The U.S. Centers for Disease Control said that H1N1 is spreading in many states even though it is not normally the time of year for widespread flu infections. So far, most of those who are dying from the H1N1 flu, including children, are those who have other health conditions making them more vulnerable.
Reuters mentioned on October 9 that Dr. Anne Schuchat of the CDC commented to reporters: “We saw a peak of pediatric deaths starting in April, May, June. It’s starting to shoot up again.”
Many of the 76 children who have died were suffering from neurological conditions like cerebral palsy or muscular dystrophy, the CDC said. This compares to 68 deaths during the last flu season from September 2008 to April 2009.
Even as the CDC was emphasizing the severity of the outbreak, the New York Times wrote on October 8 that some areas were reporting fewer cases now than they had seen in the spring.
According to the Times, “Public health officials say there appears to be a pattern of areas that had big outbreaks in the spring, like New York, Boston and Philadelphia, seeing less swine flu now.” New York City health officials believe that even though only 10 to 20 percent of the city’s population became ill with the H1N1 flu last spring, anywhere from 20 to 40 percent of the population were exposed and developed immunity.
While it is too soon to say whether or not this will lead to a lessening in the severity of a second round of infections, the immunity theory is gaining some credence. New York City health commissioner Dr. Thomas Farley even presented the theory at a conference on national preparations to deal with H1N1 held in New York on October 2. “We’re not seeing illness in the city right now,” Dr. Farley informed one of the conference sessions. “We’re seeing essentially no disease transmitted in the city. We had 750,000 to one million sick people last spring. We were the hardest-hit city then. So we have a lot of immune people right now.”

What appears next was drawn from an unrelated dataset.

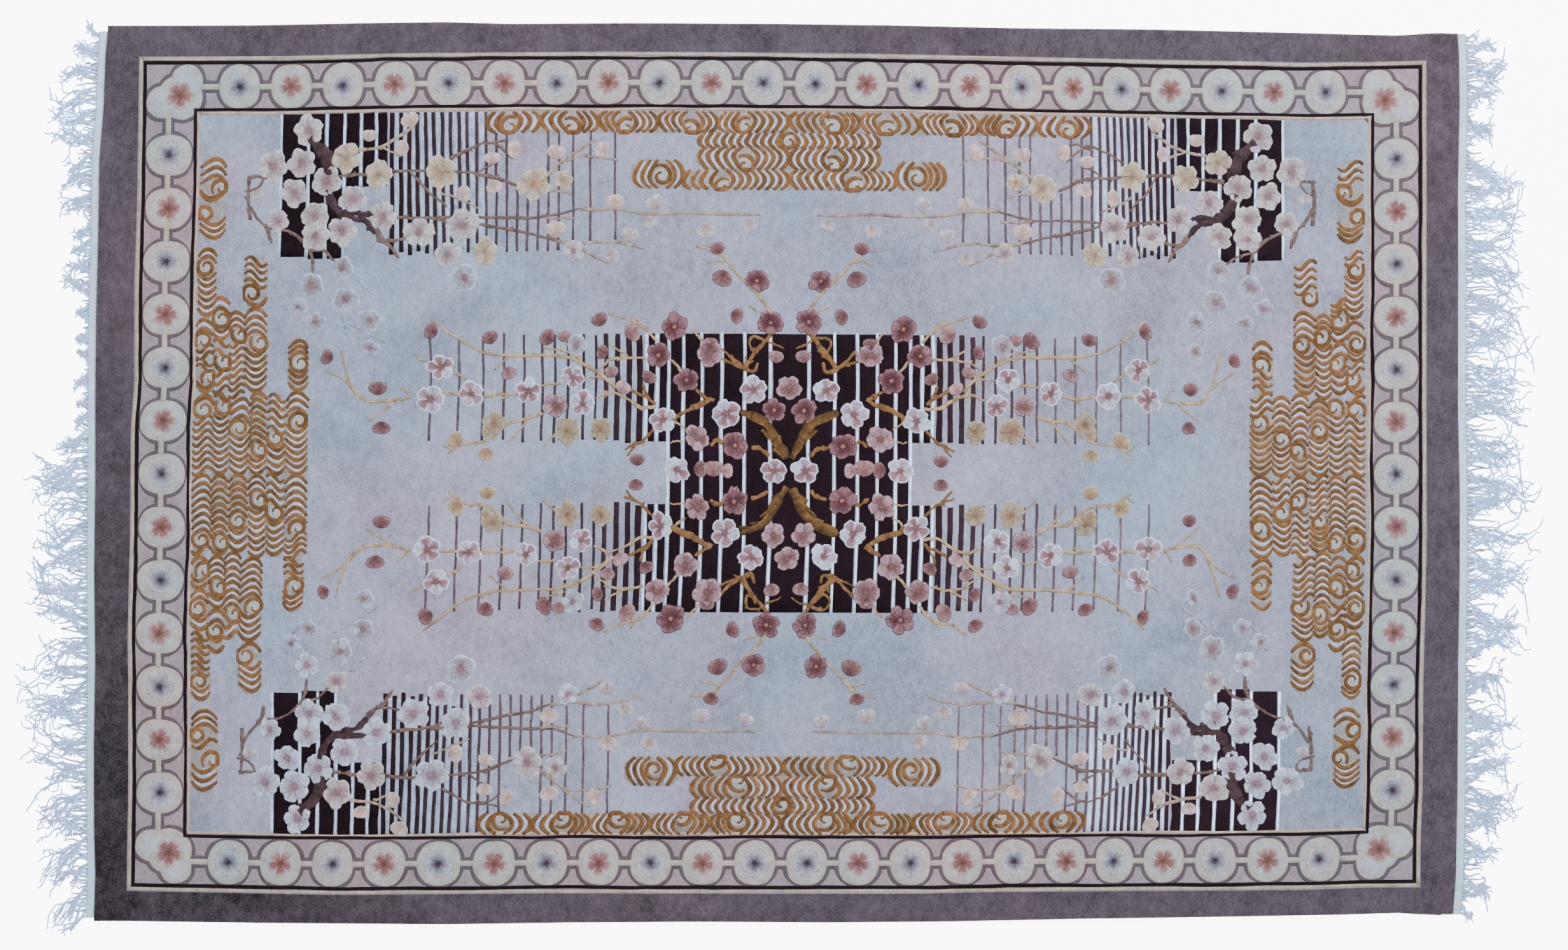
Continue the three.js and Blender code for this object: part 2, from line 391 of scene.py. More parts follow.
# Down the rounded edge of the pile: how far in from the edge, and how high
RIM = [(2.5, GROUND), (1.3, GROUND - 0.35), (0.4, GROUND - 1.1), (0.0, GROUND - 2.4), (0.0, 4.6), (0.4, 4.0)]
SIDE_INSET = 2.5
# The sheet is wool above this height, and the cotton back below it
PILE_FOOT = 4.5
COTTON_BACK = 3


def grid_lines(half, band, fine):
    outer = np.linspace(half + band - RIM[0][0], half, 7)
    border = np.linspace(half, half - BORDER_IN, 9)[1:]
    field = np.linspace(half - BORDER_IN, -(half - BORDER_IN), fine + 1)[1:-1]
    return np.concatenate([-outer, -border, field[::-1], border[::-1], outer[::-1]])


def coordinates(mesh):
    co = np.zeros(len(mesh.vertices) * 3)
    mesh.vertices.foreach_get("co", co)
    return co.reshape(-1, 3)


lines_u = grid_lines(HALF_U, BAND_U, 150)
lines_v = grid_lines(HALF_V, BAND_V, 96)

bm = bmesh.new()
bmesh.ops.create_grid(bm, x_segments=len(lines_u) - 1, y_segments=len(lines_v) - 1, size=1.0)
for vert in bm.verts:
    i = round((vert.co.x + 1) / 2 * (len(lines_u) - 1))
    j = round((vert.co.y + 1) / 2 * (len(lines_v) - 1))
    vert.co = (lines_u[i], lines_v[j], GROUND)
for face in bm.faces:
    u, v, _ = face.calc_center_median()
    inside = min(HALF_U - abs(u), HALF_V - abs(v))
    face.material_index = 0 if inside < 0 else 1 if inside < BORDER_IN else 2
rim_u, rim_v = lines_u[-1], lines_v[-1]
edges = [e for e in bm.edges if e.is_boundary]
rings = RIM[1:] + [("under", 4.0), ("floor", 0.0)]
for inset, height in rings:
    new = bmesh.ops.extrude_edge_only(bm, edges=edges)["geom"]
    edges = [g for g in new if isinstance(g, bmesh.types.BMEdge)]
    under = inset in ("under", "floor")
    inset_u = 0.0 if under or height <= PILE_FOOT else inset
    inset_v = SIDE_INSET if under else inset
    for vert in {v for e in edges for v in e.verts}:
        u, v = vert.co.x, vert.co.y
        if abs(u) > rim_u - 0.01:
            u = math.copysign(HALF_U + BAND_U - inset_u, u)
        if abs(v) > rim_v - 0.01:
            v = math.copysign(HALF_V + BAND_V - inset_v, v)
        vert.co = (u, v, height)
    for face in {f for e in edges for f in e.link_faces}:
        face.material_index = 0 if height > PILE_FOOT else COTTON_BACK
edges = [e for e in bm.edges if e.is_boundary]
closing = bmesh.ops.contextual_create(bm, geom=edges)["faces"]
for face in closing:
    face.material_index = COTTON_BACK
bmesh.ops.recalc_face_normals(bm, faces=bm.faces)
pile_mesh = bpy.data.meshes.new("pile_sheet")
bm.to_mesh(pile_mesh)
bm.free()
pile_mesh.vertices.foreach_set("co", lay_down(*coordinates(pile_mesh).T).ravel())
pile_mesh.update()
pile_mesh.shade_smooth()
for face in pile_mesh.polygons:
    face.use_smooth = face.material_index != COTTON_BACK
pile_sheet = add_object("pile_sheet", pile_mesh)
print("pile sheet", len(pile_mesh.polygons), "faces")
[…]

Other cities appear to be experiencing the same phenomenon. Boston saw 11 percent of adolescents come down with swine flu in the spring, but now, according to Dr. Anita Barry, director of the infectious disease bureau of the Boston Public Health Commission, school officials are reporting very few cases of the flu.
Connecticut, Seattle, and Utah also suffered heavily from H1N1 flu this past spring, but they now appear to experiencing a much lighter case load, reported Donald Olson, research director for the International Society for Disease Surveillance.
It is still too early in the flu season to draw definite conclusions, but amid the CDC’s constant dire warnings, any hopeful news is definitely welcome.